Even still, DC did the right thing by collecting it. It is certainly a classic story, and it was some ambitious and entertaining work for its time. I look at it more as a relic of the times than as gospel. Indeed, since its reprinting led to the publishing of the excellent Crisis On Multiple Earths volumes (which refreshed my memory of how much fun things used to be), I prefer to remain in the pre-Crisis years and view COIE as alternate history. Still, Wolfman does an admirable job of sorting through the various realities of the DCU and making some sense of them, even if his overall story is repetitive and is much longer than it needs to be. George Perez, while not my favorite artist, definitely does an amazing job of capturing the epic scope of the story. DC's getting Alex Ross and Perez to collaborate on the cover of the collection resulted in one of the most amazing pieces of comic art I've ever seen.
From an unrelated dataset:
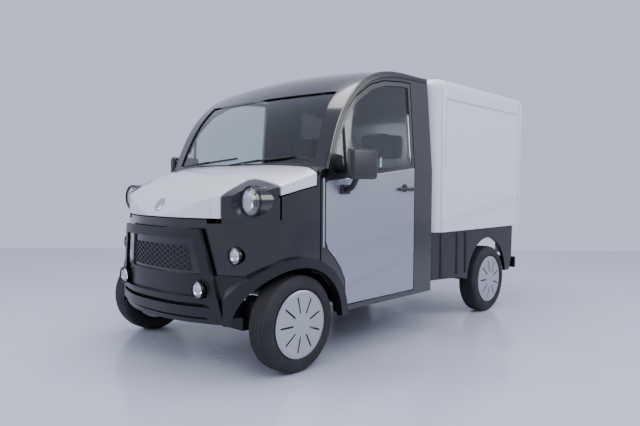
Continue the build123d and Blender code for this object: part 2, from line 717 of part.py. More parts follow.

If the actual choice of reprinting COIE had any problems, it was definitely in the way DC marketed it. It was originally pushed on us as an expensive, slipcased, limited hardcover edition, and DC swore up and down that there would be no trade edition. Sure enough, along comes a trade at a fraction of the price about a year or so later. This one instance has negatively affected my opinion of DC's marketing practices ever since.